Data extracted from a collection
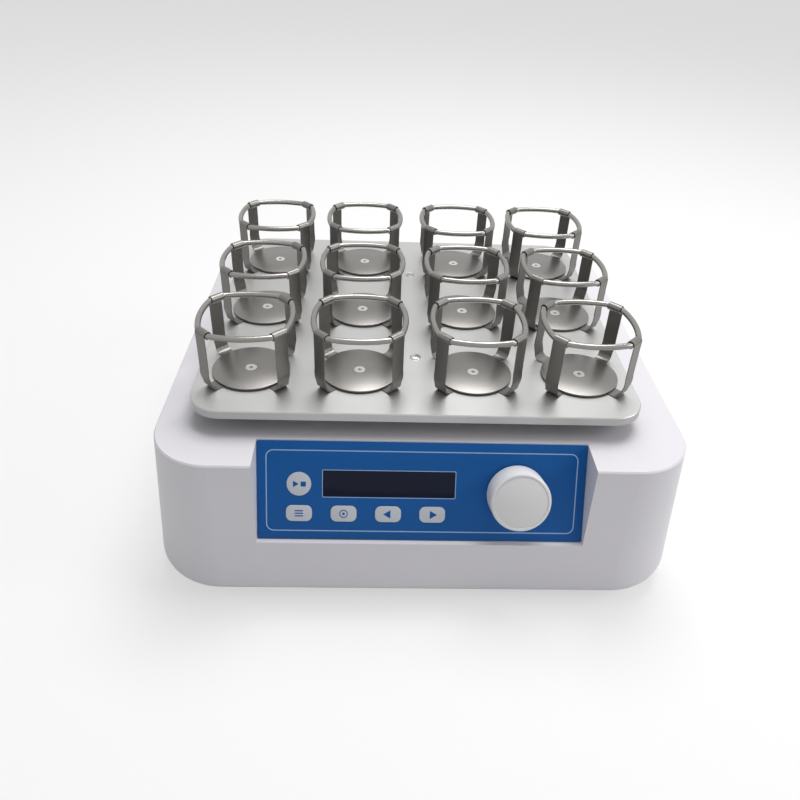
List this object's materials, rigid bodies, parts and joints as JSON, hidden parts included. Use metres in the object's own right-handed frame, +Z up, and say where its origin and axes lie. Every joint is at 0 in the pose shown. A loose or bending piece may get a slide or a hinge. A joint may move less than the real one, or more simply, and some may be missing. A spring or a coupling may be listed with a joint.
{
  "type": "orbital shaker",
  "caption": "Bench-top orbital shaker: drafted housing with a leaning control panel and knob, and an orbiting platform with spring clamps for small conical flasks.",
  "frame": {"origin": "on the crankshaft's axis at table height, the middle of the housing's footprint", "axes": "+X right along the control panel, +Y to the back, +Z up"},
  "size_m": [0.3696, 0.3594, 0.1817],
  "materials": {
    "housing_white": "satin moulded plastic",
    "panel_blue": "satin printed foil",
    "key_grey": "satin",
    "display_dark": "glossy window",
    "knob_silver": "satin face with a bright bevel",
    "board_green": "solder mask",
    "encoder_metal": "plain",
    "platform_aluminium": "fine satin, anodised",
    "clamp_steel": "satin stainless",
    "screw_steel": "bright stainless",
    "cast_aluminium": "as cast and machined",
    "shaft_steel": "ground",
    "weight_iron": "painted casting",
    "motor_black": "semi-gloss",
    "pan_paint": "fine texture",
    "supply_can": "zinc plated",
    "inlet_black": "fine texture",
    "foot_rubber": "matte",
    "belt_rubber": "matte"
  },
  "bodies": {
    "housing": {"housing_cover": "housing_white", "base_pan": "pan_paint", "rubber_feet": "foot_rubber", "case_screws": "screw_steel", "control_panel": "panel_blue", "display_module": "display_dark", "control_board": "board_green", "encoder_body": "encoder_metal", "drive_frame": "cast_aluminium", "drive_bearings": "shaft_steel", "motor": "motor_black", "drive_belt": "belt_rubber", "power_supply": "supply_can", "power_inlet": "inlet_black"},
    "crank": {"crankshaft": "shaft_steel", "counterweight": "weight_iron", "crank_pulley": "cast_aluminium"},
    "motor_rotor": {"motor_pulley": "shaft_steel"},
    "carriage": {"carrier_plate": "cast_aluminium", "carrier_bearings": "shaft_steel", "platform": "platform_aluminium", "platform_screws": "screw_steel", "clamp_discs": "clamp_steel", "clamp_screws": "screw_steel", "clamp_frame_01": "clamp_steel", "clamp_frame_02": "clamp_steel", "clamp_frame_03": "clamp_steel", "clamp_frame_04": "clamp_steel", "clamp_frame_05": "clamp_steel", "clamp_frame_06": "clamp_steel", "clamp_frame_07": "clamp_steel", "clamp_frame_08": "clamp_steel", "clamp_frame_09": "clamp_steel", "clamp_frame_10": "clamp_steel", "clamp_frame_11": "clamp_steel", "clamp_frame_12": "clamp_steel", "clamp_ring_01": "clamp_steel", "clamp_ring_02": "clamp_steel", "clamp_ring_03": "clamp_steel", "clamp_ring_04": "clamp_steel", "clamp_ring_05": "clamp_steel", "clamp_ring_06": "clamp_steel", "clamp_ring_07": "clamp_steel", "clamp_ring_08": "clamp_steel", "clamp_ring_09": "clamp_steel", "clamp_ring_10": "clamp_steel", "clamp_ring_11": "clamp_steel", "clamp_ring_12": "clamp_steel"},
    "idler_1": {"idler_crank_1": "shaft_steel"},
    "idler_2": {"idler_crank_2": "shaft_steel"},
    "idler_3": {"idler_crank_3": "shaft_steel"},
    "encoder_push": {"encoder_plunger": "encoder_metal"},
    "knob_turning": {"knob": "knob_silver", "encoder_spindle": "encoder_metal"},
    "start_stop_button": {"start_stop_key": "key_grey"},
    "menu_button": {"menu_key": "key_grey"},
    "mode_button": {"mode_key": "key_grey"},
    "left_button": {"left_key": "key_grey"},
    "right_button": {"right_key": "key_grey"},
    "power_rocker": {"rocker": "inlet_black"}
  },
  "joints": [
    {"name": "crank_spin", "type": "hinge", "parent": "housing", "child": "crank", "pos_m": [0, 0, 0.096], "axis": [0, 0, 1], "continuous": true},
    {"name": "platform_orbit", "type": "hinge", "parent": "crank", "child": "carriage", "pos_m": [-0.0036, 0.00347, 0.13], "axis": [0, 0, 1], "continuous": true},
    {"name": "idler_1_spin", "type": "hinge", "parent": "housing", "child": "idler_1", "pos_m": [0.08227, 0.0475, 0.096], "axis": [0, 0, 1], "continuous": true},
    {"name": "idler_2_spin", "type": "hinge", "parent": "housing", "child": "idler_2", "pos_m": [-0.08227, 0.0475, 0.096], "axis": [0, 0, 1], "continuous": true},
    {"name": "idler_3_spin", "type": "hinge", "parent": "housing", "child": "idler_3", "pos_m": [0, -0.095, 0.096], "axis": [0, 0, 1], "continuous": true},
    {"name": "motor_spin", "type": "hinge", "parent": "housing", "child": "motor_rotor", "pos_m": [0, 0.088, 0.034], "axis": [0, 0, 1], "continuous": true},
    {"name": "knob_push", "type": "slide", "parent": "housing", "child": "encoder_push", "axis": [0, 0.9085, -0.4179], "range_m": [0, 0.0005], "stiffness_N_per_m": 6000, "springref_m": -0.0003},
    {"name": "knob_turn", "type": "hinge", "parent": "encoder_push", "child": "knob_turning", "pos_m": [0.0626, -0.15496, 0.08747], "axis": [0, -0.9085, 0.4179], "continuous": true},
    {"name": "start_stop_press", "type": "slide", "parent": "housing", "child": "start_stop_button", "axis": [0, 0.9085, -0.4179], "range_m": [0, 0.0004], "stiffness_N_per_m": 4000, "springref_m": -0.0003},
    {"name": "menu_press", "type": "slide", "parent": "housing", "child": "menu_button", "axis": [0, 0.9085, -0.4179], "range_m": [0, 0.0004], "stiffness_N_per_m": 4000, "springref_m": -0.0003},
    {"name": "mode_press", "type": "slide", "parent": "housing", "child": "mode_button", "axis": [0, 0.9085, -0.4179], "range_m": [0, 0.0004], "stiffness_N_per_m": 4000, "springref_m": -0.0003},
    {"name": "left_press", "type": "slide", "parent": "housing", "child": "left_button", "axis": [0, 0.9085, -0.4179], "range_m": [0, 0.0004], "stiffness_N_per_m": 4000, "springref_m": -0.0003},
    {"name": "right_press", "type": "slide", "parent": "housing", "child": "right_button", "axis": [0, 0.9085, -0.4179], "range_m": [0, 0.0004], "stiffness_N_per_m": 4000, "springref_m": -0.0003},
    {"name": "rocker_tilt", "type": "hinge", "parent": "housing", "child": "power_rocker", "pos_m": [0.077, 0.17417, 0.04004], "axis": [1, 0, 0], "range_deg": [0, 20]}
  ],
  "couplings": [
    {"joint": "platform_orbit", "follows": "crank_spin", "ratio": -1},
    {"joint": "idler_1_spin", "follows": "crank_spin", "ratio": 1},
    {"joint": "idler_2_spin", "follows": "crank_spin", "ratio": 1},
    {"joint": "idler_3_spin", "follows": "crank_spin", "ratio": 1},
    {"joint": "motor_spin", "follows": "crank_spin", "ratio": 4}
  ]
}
* * *
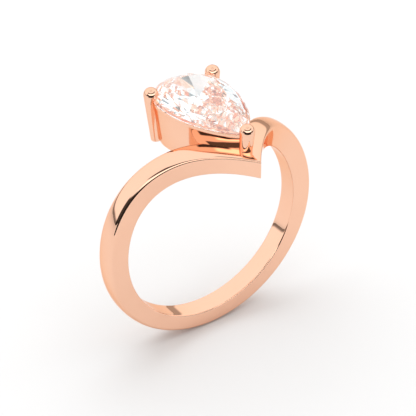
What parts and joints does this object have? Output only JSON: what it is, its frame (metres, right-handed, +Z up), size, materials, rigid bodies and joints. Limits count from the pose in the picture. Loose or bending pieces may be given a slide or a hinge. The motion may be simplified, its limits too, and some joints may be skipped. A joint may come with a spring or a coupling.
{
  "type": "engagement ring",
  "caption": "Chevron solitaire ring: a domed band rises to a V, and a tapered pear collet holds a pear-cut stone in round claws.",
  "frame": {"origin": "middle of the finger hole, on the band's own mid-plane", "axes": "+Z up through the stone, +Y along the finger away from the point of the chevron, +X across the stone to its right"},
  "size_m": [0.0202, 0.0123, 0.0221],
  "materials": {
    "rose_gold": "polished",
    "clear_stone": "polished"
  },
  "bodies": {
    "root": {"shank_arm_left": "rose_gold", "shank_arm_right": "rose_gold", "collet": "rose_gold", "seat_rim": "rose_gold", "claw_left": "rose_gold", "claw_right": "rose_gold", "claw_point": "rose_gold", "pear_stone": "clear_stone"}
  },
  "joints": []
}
* * *
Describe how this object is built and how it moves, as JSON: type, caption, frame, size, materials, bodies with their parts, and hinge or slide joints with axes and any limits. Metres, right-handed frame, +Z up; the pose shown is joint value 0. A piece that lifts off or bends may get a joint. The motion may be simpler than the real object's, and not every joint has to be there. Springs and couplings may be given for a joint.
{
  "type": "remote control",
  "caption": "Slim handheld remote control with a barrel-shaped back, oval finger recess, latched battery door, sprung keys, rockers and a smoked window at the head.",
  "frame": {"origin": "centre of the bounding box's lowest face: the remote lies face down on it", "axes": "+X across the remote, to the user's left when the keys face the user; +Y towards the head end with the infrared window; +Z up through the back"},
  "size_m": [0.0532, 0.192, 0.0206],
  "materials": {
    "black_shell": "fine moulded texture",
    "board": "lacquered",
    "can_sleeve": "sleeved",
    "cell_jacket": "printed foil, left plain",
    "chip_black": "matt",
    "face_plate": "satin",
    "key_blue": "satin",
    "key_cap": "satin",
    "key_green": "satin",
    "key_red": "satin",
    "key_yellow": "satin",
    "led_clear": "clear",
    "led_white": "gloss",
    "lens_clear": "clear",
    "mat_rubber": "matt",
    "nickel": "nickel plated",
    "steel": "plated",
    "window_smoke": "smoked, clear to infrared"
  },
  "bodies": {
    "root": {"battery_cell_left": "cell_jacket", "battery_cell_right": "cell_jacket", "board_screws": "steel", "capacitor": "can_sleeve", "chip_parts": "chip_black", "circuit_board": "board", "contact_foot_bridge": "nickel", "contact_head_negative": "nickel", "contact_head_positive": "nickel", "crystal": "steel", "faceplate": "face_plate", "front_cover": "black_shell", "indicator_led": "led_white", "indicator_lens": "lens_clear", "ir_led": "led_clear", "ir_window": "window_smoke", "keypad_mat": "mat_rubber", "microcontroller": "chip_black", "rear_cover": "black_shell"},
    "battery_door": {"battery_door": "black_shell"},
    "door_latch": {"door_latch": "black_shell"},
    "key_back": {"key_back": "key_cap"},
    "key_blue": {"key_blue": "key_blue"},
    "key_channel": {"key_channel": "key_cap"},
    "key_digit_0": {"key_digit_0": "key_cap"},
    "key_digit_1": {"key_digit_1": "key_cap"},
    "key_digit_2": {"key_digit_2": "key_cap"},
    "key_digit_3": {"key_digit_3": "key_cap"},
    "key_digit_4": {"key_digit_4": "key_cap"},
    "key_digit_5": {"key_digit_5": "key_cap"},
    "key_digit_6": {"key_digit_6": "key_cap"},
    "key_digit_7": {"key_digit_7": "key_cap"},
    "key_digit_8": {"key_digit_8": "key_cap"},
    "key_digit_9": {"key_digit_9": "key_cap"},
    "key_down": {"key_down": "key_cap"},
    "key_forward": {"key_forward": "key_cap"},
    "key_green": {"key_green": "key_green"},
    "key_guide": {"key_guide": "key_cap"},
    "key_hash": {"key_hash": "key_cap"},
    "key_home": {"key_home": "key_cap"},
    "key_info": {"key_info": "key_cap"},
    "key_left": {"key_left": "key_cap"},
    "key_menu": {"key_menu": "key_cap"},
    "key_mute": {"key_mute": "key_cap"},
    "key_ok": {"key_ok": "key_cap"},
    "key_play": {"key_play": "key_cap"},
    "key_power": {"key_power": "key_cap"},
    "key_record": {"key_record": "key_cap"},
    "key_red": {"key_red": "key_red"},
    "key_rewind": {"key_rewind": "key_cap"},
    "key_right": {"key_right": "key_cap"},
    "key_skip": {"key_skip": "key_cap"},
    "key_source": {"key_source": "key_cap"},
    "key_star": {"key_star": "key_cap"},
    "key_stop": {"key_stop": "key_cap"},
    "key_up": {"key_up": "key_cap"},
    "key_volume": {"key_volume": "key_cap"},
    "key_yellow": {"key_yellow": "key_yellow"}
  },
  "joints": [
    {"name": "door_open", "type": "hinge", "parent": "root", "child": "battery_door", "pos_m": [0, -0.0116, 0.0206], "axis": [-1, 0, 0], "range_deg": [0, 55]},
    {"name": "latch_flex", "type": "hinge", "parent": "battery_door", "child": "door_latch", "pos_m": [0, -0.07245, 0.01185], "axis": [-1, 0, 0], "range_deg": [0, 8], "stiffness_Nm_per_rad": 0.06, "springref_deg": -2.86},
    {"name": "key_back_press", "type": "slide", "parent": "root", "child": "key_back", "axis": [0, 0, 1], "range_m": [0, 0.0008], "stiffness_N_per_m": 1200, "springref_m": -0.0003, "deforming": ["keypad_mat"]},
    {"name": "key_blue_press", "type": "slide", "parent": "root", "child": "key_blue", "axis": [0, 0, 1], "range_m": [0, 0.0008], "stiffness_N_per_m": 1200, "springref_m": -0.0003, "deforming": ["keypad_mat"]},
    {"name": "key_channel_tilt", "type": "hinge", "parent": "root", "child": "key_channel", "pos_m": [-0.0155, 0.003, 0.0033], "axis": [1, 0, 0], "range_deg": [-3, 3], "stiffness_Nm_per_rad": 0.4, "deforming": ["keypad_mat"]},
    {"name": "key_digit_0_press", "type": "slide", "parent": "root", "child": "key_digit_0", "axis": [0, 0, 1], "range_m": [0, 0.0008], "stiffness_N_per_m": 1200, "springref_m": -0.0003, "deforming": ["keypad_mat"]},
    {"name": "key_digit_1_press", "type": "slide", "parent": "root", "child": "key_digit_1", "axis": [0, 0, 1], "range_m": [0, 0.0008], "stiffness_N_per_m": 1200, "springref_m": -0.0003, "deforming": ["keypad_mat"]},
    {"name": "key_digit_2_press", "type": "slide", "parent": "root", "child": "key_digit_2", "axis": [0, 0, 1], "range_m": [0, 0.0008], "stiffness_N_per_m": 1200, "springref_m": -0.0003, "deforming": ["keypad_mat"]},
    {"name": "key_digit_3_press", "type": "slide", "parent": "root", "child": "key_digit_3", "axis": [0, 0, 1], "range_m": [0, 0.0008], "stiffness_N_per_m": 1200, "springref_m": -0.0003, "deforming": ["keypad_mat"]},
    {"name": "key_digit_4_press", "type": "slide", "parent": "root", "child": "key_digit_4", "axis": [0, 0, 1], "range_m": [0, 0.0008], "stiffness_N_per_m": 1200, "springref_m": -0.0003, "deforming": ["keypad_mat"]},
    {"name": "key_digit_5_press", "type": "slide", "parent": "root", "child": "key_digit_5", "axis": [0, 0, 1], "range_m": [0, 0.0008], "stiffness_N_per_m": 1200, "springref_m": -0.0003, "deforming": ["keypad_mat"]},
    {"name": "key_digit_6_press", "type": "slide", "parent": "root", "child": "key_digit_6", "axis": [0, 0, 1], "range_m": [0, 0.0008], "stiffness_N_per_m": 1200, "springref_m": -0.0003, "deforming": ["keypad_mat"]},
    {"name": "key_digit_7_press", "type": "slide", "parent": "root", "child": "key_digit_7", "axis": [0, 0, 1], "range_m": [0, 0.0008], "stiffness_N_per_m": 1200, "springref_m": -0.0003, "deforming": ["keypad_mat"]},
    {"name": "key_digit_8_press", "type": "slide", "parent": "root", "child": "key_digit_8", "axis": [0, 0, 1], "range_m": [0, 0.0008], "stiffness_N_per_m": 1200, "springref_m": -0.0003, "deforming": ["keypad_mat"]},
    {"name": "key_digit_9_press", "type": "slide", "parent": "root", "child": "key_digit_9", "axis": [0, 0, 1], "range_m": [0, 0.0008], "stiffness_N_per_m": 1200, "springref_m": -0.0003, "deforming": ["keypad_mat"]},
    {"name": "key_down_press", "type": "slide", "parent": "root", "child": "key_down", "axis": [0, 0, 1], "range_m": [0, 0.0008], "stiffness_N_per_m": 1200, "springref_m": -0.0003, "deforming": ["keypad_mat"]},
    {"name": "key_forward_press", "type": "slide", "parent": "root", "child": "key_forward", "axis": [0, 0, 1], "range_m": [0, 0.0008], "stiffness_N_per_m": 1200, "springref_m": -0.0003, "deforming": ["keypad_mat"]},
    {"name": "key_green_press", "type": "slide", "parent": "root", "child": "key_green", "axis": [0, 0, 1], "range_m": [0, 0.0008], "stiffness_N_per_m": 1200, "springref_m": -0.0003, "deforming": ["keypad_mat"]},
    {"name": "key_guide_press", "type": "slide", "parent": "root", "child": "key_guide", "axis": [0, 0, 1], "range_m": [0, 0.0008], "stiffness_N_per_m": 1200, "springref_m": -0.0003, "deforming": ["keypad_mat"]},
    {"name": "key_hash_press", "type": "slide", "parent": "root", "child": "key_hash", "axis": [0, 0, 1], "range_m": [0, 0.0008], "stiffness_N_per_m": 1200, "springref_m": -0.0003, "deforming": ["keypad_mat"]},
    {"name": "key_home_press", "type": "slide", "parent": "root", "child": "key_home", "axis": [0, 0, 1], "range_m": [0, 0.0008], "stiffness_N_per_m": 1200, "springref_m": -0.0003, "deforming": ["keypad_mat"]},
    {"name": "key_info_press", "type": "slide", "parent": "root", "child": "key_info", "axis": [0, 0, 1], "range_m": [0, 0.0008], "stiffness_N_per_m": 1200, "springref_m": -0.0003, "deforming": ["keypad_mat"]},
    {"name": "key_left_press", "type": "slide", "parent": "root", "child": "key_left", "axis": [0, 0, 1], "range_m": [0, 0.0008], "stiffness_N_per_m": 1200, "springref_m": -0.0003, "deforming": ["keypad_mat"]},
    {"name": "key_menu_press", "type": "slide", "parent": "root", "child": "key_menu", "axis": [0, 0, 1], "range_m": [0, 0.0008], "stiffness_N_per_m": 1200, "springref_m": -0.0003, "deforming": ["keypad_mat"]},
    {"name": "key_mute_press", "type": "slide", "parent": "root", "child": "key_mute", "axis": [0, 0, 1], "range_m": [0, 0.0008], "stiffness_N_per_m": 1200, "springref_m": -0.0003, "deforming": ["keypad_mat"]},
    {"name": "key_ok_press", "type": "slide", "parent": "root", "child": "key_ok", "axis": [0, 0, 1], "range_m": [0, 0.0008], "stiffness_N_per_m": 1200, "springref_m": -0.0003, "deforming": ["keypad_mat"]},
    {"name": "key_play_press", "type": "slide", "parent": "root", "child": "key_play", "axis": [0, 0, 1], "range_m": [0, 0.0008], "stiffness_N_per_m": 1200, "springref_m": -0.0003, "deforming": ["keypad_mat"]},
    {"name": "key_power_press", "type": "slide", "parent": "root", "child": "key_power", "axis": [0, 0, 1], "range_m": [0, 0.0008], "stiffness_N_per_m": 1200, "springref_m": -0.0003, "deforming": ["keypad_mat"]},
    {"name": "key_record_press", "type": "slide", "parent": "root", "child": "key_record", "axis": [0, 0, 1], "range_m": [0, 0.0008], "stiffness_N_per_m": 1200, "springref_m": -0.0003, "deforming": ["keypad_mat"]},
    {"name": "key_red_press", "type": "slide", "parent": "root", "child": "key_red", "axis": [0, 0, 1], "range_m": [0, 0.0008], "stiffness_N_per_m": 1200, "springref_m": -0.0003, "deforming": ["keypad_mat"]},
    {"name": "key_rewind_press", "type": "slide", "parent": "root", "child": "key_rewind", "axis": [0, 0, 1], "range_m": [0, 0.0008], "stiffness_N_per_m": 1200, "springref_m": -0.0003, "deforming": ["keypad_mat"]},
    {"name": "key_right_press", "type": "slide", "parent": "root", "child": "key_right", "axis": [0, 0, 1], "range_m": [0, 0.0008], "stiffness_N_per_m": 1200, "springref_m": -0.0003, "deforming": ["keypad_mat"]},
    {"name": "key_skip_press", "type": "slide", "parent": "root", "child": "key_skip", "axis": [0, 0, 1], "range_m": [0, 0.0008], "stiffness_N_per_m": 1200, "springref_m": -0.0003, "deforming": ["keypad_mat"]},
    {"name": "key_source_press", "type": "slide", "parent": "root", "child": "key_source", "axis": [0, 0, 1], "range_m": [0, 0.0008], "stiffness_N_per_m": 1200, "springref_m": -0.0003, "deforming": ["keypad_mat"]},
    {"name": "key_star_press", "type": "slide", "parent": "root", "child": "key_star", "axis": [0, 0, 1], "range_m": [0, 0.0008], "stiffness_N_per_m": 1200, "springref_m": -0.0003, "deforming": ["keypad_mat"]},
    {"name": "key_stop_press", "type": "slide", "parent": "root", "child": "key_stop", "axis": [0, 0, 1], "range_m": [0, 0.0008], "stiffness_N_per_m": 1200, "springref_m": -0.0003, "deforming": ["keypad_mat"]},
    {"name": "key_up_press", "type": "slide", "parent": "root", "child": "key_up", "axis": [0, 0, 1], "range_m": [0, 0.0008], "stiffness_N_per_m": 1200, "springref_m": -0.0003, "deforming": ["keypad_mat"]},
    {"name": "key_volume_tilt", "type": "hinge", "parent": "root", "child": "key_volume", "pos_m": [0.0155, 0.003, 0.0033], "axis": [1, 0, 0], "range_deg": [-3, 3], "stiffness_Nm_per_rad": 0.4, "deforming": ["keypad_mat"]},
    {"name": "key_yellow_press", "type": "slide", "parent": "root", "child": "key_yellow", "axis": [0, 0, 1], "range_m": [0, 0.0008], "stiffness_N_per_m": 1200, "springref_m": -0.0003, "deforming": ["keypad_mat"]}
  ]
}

-- Work to be completed --
In the records above, tally the lines where the word "rigid" appears, and give the number and nothing else.

-- Exercise output --
2